There are a few possible reasons for this:

  • The Cloud SQL Proxy may not be configured to use the IAM service account.
  • The IAM service account may not have the necessary permissions to access Cloud SQL.
  • There may be a problem with the IAM service account itself.
  • There may be a problem with the Cloud SQL Proxy itself.

Here are some things you can check:

  • Make sure that the Cloud SQL Proxy is configured to use the IAM service account. You can do this by checking the --service_account flag in the Cloud SQL Proxy configuration.
  • Make sure that the IAM service account has the cloudsql.instances.connect permission on the Cloud SQL instance. You can check this in the IAM & Admin console.
  • Try restarting the Cloud SQL Proxy container.
  • Try updating the Cloud SQL Proxy to the latest version.

If you are still having problems, you can contact Google Cloud support for assistance.

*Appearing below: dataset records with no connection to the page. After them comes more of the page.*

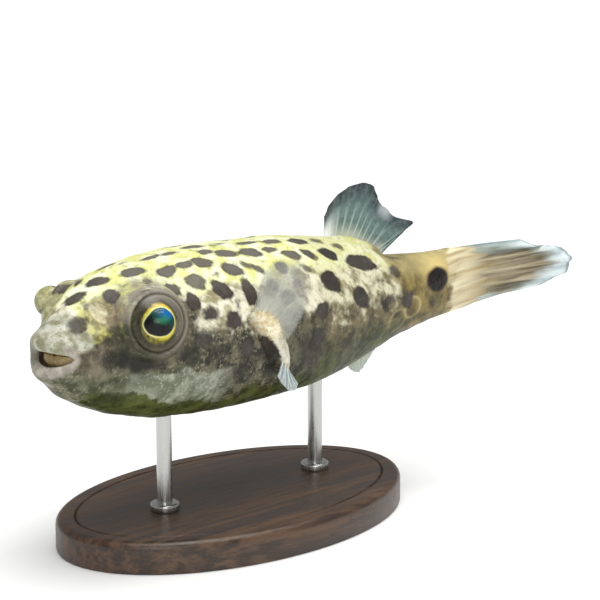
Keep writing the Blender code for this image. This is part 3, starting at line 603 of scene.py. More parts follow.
# %% Spots of the back and left side
# back, turn, length, breadth, tilt of its long axis in degrees (up going back), darkness, softness
SPOTS = (
    (7.2, 88, 3.7, 2.0, -35, 0.85, 0.20), (11.5, 84, 4.0, 2.5, -30, 0.9, 0.20),
    (16.8, 75.5, 4.7, 2.5, -10, 0.95, 0.18), (21.7, 63, 4.0, 2.3, 5, 0.95, 0.18),
    (10.4, 60, 2.7, 2.4, 20, 0.95, 0.20), (16.8, 59.5, 2.8, 1.3, 15, 0.75, 0.25),
    (13.4, 64, 1.2, 0.8, 0, 0.5, 0.30), (13.3, 53, 2.5, 1.2, 20, 0.5, 0.40),
    (20.2, 46, 3.2, 2.0, -35, 0.95, 0.20), (4.0, 59, 2.9, 2.8, 0, 0.75, 0.35),
    (6.9, 66, 1.1, 1.8, 0, 0.6, 0.35), (9.0, 128, 2.1, 1.5, 20, 0.85, 0.22),
    (12.0, 140, 2.4, 2.0, 0, 0.85, 0.22), (7.0, 119, 1.9, 1.3, 25, 0.85, 0.22),
    (11.0, 106, 3.2, 1.3, -25, 0.85, 0.22), (17.2, 103, 4.6, 1.6, -10, 0.85, 0.20),
    (12.5, 118, 2.5, 1.3, 0, 0.55, 0.35), (18.8, 94, 1.7, 0.8, 0, 0.6, 0.30),
    (23.3, 88, 3.6, 1.6, 0, 0.85, 0.20), (32.0, 87, 4.4, 1.9, 0, 0.9, 0.20),
    (35.5, 84, 1.4, 1.0, 0, 0.5, 0.35), (26.3, 85, 3.4, 1.4, 0, 0.8, 0.22),
    (31.8, 75.5, 2.9, 1.7, 0, 0.85, 0.20), (35.0, 70, 4.1, 2.4, -12, 0.95, 0.18),
    (25.6, 65.5, 3.6, 1.7, 5, 0.85, 0.20), (29.0, 63.8, 3.8, 2.6, -10, 0.95, 0.20),
    (33.3, 52, 4.1, 2.4, -22, 0.95, 0.18), (36.6, 53.5, 2.6, 1.2, -40, 0.8, 0.22),
    (38.6, 48.5, 2.9, 1.4, -45, 0.85, 0.22), (39.6, 66, 4.3, 2.5, -12, 0.95, 0.18),
    (41.5, 81, 4.1, 1.7, 0, 0.9, 0.20), (46.2, 78, 3.9, 1.9, -5, 0.9, 0.18),
    (43.6, 67, 3.0, 1.6, 0, 0.9, 0.20), (37.0, 88, 3.0, 1.0, 0, 0.6, 0.30),
    (46.9, 57, 3.7, 2.2, -25, 0.9, 0.20), (51.7, 76, 4.1, 2.4, 0, 0.95, 0.18),
    (55.5, 76, 2.6, 1.9, 0, 0.65, 0.35), (50.6, 56, 3.1, 1.8, -40, 0.95, 0.20),
    (55.3, 54.5, 4.3, 2.6, -22, 0.98, 0.18), (59.2, 67, 2.3, 1.7, 0, 0.65, 0.30),
    (62.4, 45, 7.3, 3.1, -3, 0.95, 0.18), (71.0, 41.5, 2.9, 2.3, 0, 0.7, 0.35),
    (72.3, 73, 3.0, 1.0, 0, 0.5, 0.40), (25.0, 47, 3.7, 2.7, -35, 0.8, 0.20),
    (29.3, 36.5, 3.9, 2.9, -40, 0.95, 0.18), (34.6, 30, 2.7, 4.7, 12, 0.95, 0.18),
    (22.8, 32.5, 2.5, 2.8, 0, 0.95, 0.18), (25.5, 20.5, 2.8, 2.2, 0, 0.85, 0.30),
    (30.1, 13.5, 3.3, 2.7, -30, 0.95, 0.22), (30.0, 50.5, 1.2, 0.7, 0, 0.6, 0.30),
    (31.6, 23.5, 0.8, 1.9, 0, 0.55, 0.35), (43.5, 47, 2.7, 2.3, 0, 0.85, 0.25),
    (45.0, 32, 1.9, 1.5, 0, 0.9, 0.25), (39.6, 33, 2.5, 2.1, 0, 0.75, 0.30),
    (42.2, 22.5, 3.1, 2.5, 0, 0.8, 0.30), (48.3, 43, 2.5, 1.3, -35, 0.7, 0.30),
    (52.7, 29, 4.7, 3.4, -20, 0.98, 0.20), (60.2, 12.5, 4.9, 3.4, -20, 0.98, 0.22),
    (49.4, 9.3, 3.2, 2.7, 0, 0.95, 0.22), (65.9, 26, 1.9, 0.7, 0, 0.6, 0.35),
    (68.2, 6, 4.5, 1.7, 0, 0.65, 0.45), (73.4, 2, 3.1, 2.8, 0, 0.9, 0.30),
    (23.3, 5, 3.4, 2.6, 0, 0.8, 0.40), (26.0, -1, 3.2, 1.6, 0, 0.6, 0.45),
    (32.5, -4.5, 2.7, 3.4, 0, 0.9, 0.30), (37.8, -5, 2.8, 3.3, 0, 0.95, 0.30),
    (48.2, -5.5, 3.1, 3.1, 0, 0.95, 0.30),
)
EYE_SPOT = (81.2, 15.5, 2.85, 2.1)  # back, turn, half length, half height of the one at the tail's root

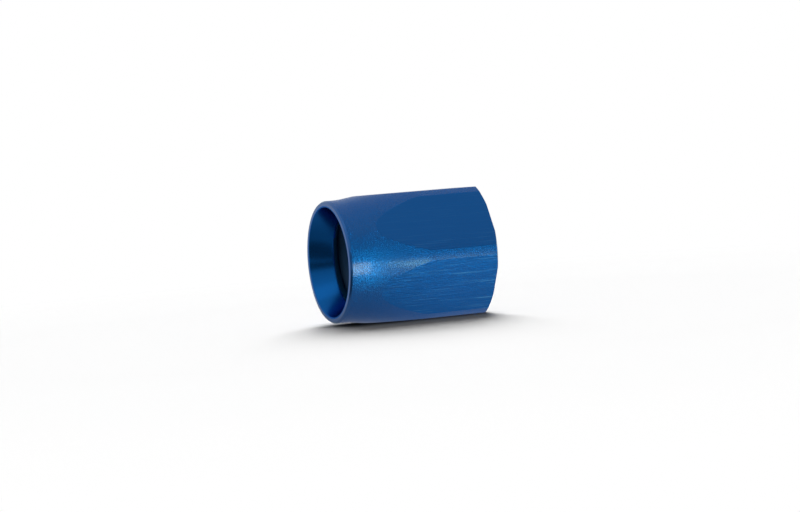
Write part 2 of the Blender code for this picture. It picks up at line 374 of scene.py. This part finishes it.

Here are some additional suggestions:

  • Try to reproduce the problem in a test environment so that you can troubleshoot it more easily.
  • Check the logs for the Cloud SQL Proxy container and the Cloud SQL instance for any errors or warnings.
  • Try to identify any common factors between the times when the problem occurs. For example, does it only happen when the application is under heavy load? Does it only happen on certain days of the week?
  • Try to disable any non-essential features of the Cloud SQL Proxy or the application to see if that resolves the problem.

 

Hi All - We are dodging an exactly similar problem. We have a Java Spring Boot 3 App, hosted on GKE, enabled with a bespoke K8s service account that is wrapped into a Google service account. It tries to connect to a Cloud SQL PostgreSQL instance in a different project that has private ip mode only using sql auth proxy sidecar through workload identity. The GKE cluster and namespace is enabled with Istio. Network rules are all good, IAM roles have been applied however the connection fails with the same error stated here.